━━ DATA EXCERPT ━━

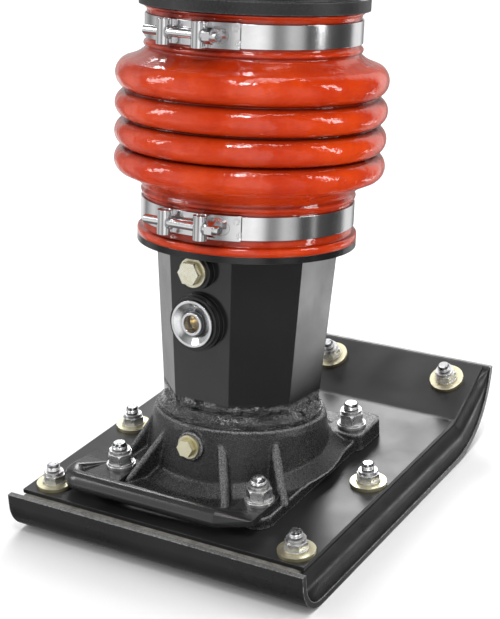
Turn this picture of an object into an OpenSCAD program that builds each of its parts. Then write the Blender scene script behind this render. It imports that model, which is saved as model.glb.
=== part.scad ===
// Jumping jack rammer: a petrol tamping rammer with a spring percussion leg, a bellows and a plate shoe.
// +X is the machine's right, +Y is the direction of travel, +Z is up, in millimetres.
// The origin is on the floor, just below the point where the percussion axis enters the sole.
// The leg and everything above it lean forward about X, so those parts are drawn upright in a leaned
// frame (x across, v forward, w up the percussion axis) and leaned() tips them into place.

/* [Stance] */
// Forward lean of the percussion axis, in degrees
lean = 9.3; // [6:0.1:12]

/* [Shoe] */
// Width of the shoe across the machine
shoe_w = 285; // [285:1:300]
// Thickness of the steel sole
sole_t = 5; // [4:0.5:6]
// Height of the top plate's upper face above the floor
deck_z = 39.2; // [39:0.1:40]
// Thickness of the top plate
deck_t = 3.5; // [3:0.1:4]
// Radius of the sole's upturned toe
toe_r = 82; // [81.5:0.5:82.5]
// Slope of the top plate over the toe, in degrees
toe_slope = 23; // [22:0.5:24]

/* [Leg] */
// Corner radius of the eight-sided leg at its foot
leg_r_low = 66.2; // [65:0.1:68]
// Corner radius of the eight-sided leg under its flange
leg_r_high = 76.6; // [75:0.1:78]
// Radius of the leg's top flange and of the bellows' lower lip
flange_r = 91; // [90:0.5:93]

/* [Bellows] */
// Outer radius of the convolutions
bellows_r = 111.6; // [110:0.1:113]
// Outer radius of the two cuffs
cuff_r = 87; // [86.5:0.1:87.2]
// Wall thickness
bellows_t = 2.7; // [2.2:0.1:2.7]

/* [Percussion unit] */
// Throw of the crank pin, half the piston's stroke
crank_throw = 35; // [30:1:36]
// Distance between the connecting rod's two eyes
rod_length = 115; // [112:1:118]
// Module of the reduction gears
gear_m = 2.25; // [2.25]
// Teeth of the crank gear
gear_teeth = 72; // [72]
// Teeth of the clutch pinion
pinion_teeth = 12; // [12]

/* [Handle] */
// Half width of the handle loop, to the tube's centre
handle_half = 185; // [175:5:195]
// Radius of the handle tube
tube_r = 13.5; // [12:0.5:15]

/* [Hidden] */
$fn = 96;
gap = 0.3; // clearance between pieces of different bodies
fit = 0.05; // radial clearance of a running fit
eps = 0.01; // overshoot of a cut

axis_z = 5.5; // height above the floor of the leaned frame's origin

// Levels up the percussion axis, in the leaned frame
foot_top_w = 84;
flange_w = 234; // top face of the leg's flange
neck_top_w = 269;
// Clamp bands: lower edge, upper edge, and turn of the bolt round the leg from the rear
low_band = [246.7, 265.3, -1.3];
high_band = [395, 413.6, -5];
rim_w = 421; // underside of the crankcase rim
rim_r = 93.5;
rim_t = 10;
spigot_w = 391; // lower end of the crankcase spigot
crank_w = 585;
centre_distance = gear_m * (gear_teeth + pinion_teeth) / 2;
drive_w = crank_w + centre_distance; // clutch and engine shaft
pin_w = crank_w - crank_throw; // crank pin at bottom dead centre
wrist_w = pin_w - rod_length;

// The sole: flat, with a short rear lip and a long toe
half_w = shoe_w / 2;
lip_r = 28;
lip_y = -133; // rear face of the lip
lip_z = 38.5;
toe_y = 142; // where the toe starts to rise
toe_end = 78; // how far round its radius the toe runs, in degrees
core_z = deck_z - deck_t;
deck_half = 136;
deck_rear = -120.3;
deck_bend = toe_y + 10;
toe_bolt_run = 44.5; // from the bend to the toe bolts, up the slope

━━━

# TASK BRIEF
Find each line holding the string "into" and copy it out.

# RESULT OF THE EXERCISE
Turn this picture of an object into an OpenSCAD program that builds each of its parts. Then write the Blender scene script behind this render. It imports that model, which is saved as model.glb.
// frame (x across, v forward, w up the percussion axis) and leaned() tips them into place.